» **Required work**: Locate the line that contains "The OpenSCAD and" in the entries below, then repeat it and every following line through the line that contains "return max(0, soft_min(bowl, rise, min(POCKET_BLEND, 2", exactly, and no others.

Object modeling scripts

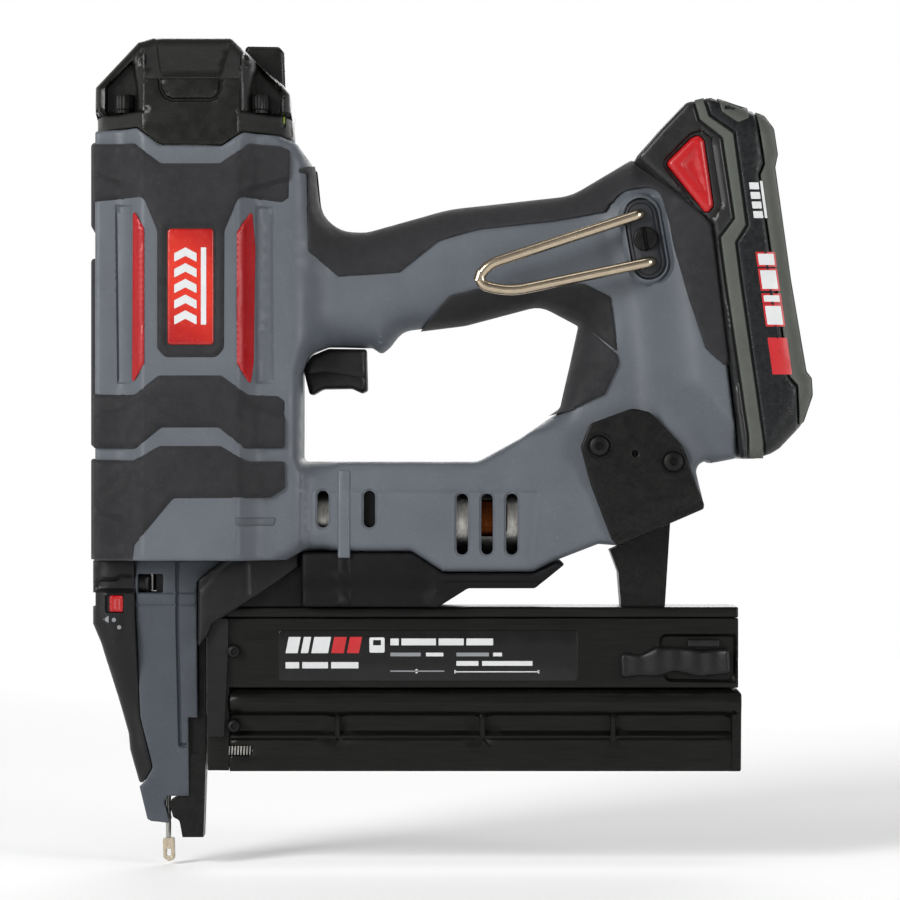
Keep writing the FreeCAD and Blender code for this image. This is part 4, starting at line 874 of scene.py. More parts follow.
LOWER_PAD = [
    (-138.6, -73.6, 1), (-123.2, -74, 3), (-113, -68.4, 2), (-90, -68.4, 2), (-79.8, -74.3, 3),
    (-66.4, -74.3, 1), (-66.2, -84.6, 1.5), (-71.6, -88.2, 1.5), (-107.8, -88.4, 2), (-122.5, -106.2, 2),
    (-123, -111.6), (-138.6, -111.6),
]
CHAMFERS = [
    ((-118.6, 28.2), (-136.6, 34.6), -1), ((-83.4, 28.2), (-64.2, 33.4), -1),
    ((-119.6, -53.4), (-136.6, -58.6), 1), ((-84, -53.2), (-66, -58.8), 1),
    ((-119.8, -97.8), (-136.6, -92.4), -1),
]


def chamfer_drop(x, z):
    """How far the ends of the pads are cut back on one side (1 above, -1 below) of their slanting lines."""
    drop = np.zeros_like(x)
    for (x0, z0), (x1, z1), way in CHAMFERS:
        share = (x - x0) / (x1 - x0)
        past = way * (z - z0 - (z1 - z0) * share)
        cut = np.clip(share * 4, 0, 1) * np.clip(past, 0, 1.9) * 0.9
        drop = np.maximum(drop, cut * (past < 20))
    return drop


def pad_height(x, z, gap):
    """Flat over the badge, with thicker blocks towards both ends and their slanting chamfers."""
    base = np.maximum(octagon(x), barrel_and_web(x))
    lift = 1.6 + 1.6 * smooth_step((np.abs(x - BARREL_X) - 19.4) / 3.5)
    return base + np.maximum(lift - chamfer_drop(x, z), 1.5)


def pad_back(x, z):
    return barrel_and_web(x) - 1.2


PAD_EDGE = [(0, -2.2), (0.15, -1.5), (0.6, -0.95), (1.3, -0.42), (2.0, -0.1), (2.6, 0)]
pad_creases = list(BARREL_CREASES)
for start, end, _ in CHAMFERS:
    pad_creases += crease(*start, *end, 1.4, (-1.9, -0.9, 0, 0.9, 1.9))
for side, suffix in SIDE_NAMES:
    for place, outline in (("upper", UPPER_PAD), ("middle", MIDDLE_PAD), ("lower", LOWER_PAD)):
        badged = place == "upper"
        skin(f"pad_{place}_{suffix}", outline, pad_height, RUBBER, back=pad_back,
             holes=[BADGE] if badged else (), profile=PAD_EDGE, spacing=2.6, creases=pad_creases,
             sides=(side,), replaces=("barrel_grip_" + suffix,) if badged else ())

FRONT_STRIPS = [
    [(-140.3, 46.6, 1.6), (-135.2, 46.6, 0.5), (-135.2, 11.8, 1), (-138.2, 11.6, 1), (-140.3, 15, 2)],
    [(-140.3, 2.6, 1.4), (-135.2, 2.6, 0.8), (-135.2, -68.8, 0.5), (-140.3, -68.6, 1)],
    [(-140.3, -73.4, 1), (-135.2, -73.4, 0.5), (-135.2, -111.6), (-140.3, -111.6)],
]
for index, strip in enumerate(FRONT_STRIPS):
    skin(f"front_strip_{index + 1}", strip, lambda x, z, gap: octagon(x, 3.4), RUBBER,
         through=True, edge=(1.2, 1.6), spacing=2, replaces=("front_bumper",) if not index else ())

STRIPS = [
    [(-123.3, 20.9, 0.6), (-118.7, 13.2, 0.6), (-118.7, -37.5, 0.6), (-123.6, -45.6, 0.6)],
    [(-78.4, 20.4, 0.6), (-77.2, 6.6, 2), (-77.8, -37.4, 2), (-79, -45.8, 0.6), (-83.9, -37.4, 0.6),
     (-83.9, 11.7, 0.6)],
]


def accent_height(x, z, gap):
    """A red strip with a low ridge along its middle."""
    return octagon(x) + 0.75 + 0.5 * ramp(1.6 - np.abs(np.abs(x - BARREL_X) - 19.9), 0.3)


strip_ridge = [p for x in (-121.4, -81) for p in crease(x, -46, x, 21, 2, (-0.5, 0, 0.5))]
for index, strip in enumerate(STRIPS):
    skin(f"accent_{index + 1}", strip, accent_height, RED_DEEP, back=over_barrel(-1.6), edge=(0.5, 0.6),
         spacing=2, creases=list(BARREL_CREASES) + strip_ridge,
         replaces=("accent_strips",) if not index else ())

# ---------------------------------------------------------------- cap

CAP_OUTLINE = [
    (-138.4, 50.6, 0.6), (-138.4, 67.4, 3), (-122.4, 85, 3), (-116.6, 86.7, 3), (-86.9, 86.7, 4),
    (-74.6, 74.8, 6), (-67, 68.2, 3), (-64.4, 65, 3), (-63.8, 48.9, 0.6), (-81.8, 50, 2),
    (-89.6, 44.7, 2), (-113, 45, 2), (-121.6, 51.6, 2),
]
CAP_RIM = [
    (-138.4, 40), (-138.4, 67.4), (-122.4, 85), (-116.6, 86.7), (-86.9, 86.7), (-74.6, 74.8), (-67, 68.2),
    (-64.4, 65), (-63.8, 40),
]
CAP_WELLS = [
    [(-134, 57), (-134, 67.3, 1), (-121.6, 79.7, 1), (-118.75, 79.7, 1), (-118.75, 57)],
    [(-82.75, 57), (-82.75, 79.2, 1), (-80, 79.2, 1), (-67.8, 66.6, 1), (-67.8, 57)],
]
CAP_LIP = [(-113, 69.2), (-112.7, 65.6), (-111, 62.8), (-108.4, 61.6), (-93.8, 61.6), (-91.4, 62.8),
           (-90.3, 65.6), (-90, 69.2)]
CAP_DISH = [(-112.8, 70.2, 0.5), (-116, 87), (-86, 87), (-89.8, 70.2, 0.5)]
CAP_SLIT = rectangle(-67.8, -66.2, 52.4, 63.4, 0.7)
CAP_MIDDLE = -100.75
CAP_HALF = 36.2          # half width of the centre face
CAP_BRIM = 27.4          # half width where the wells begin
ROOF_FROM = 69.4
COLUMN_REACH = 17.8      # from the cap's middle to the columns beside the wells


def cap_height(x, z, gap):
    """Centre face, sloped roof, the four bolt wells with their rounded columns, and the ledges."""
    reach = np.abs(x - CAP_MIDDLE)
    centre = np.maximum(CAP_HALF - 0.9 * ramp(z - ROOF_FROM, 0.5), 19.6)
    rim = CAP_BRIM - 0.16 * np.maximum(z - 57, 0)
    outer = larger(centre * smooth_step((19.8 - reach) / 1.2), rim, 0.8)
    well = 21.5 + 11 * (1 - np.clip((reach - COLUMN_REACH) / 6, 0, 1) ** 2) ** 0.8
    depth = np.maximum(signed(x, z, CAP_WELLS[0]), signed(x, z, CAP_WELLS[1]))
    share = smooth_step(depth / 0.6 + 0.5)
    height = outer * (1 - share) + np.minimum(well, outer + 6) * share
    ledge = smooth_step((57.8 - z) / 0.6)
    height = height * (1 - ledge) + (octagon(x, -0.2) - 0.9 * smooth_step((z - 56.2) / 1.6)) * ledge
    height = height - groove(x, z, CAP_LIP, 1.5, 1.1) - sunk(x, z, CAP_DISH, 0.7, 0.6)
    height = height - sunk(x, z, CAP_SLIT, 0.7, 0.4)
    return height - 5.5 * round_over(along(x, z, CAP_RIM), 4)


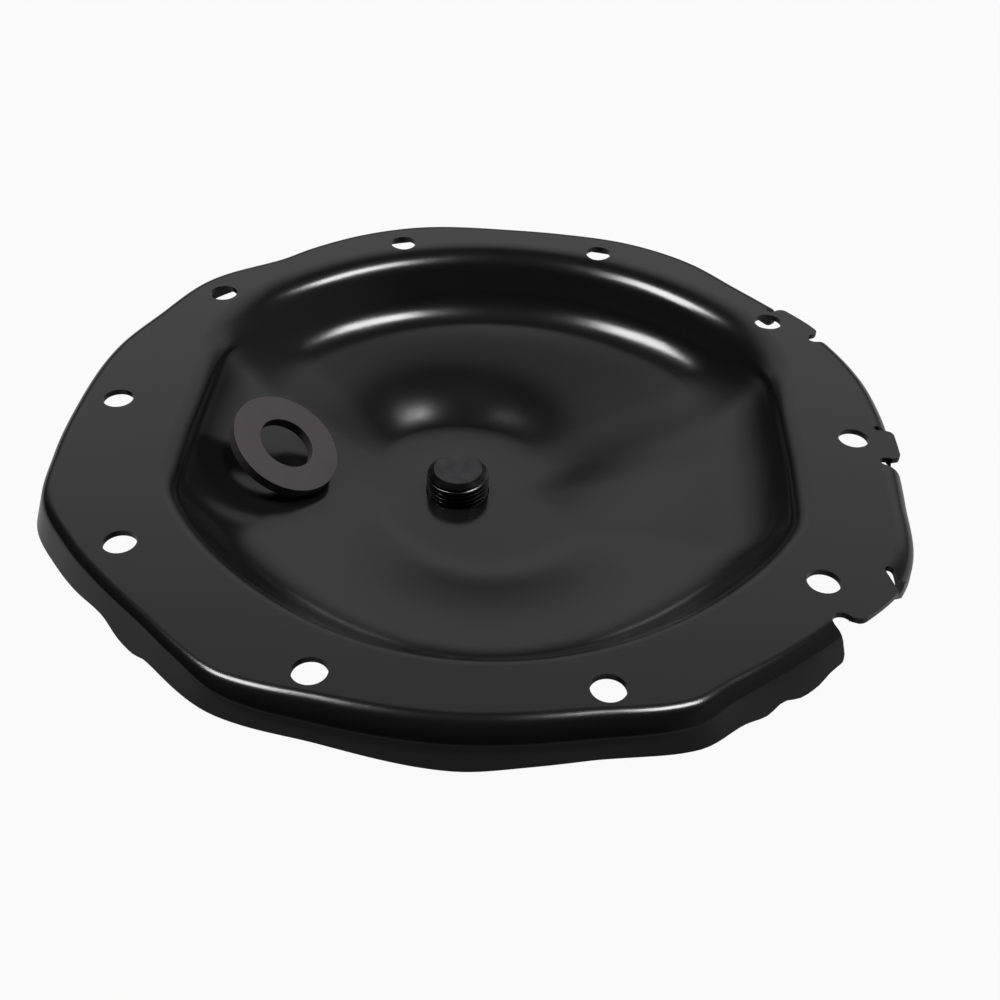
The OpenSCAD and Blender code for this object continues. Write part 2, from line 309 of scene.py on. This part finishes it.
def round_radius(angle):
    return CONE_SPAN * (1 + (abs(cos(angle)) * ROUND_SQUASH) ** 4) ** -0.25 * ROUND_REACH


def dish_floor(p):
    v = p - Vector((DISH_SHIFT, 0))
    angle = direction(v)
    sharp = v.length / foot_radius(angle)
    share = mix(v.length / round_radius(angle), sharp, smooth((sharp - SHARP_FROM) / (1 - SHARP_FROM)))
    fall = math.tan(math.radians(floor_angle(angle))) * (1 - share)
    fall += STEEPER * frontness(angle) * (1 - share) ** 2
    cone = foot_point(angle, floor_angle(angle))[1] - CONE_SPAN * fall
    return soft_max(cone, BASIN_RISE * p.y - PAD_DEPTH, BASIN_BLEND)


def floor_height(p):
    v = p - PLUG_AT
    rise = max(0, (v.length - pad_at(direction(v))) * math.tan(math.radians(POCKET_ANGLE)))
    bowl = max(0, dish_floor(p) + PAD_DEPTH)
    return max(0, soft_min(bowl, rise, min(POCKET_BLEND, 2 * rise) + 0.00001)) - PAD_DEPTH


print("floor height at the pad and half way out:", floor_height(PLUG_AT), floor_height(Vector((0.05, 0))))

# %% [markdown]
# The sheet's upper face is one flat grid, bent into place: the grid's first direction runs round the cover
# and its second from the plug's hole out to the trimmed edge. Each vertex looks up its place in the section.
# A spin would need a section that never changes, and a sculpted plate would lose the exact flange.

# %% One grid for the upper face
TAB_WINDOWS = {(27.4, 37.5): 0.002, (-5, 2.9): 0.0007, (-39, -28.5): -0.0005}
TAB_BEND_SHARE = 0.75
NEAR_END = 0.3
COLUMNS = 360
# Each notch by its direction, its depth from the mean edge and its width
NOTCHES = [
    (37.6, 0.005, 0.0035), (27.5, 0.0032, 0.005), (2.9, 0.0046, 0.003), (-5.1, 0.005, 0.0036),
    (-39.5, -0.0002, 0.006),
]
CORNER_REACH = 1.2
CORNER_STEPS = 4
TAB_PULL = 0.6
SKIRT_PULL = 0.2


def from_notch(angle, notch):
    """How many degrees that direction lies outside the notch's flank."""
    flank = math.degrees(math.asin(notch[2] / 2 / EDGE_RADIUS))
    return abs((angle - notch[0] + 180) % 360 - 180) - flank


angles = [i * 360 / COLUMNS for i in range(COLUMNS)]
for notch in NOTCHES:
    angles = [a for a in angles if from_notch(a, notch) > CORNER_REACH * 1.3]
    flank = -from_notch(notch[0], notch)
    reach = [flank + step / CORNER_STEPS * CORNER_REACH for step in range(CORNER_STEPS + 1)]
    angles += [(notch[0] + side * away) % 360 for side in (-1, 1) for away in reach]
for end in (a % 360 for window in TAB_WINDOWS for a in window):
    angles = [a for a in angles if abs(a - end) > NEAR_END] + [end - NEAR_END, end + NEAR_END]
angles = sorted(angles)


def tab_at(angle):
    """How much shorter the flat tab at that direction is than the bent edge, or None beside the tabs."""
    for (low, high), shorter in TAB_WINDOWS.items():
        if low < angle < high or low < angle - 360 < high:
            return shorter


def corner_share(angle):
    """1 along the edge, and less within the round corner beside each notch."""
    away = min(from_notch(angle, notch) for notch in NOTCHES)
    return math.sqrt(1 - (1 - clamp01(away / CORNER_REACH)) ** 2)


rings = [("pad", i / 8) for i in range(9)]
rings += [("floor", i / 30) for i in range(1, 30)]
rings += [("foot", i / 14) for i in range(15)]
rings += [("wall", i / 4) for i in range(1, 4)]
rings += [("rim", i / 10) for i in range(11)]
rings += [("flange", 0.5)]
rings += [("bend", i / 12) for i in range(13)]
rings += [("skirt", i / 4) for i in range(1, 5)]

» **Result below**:
The OpenSCAD and Blender code for this object continues. Write part 2, from line 309 of scene.py on. This part finishes it.
def round_radius(angle):
    return CONE_SPAN * (1 + (abs(cos(angle)) * ROUND_SQUASH) ** 4) ** -0.25 * ROUND_REACH


def dish_floor(p):
    v = p - Vector((DISH_SHIFT, 0))
    angle = direction(v)
    sharp = v.length / foot_radius(angle)
    share = mix(v.length / round_radius(angle), sharp, smooth((sharp - SHARP_FROM) / (1 - SHARP_FROM)))
    fall = math.tan(math.radians(floor_angle(angle))) * (1 - share)
    fall += STEEPER * frontness(angle) * (1 - share) ** 2
    cone = foot_point(angle, floor_angle(angle))[1] - CONE_SPAN * fall
    return soft_max(cone, BASIN_RISE * p.y - PAD_DEPTH, BASIN_BLEND)


def floor_height(p):
    v = p - PLUG_AT
    rise = max(0, (v.length - pad_at(direction(v))) * math.tan(math.radians(POCKET_ANGLE)))
    bowl = max(0, dish_floor(p) + PAD_DEPTH)
    return max(0, soft_min(bowl, rise, min(POCKET_BLEND, 2 * rise) + 0.00001)) - PAD_DEPTH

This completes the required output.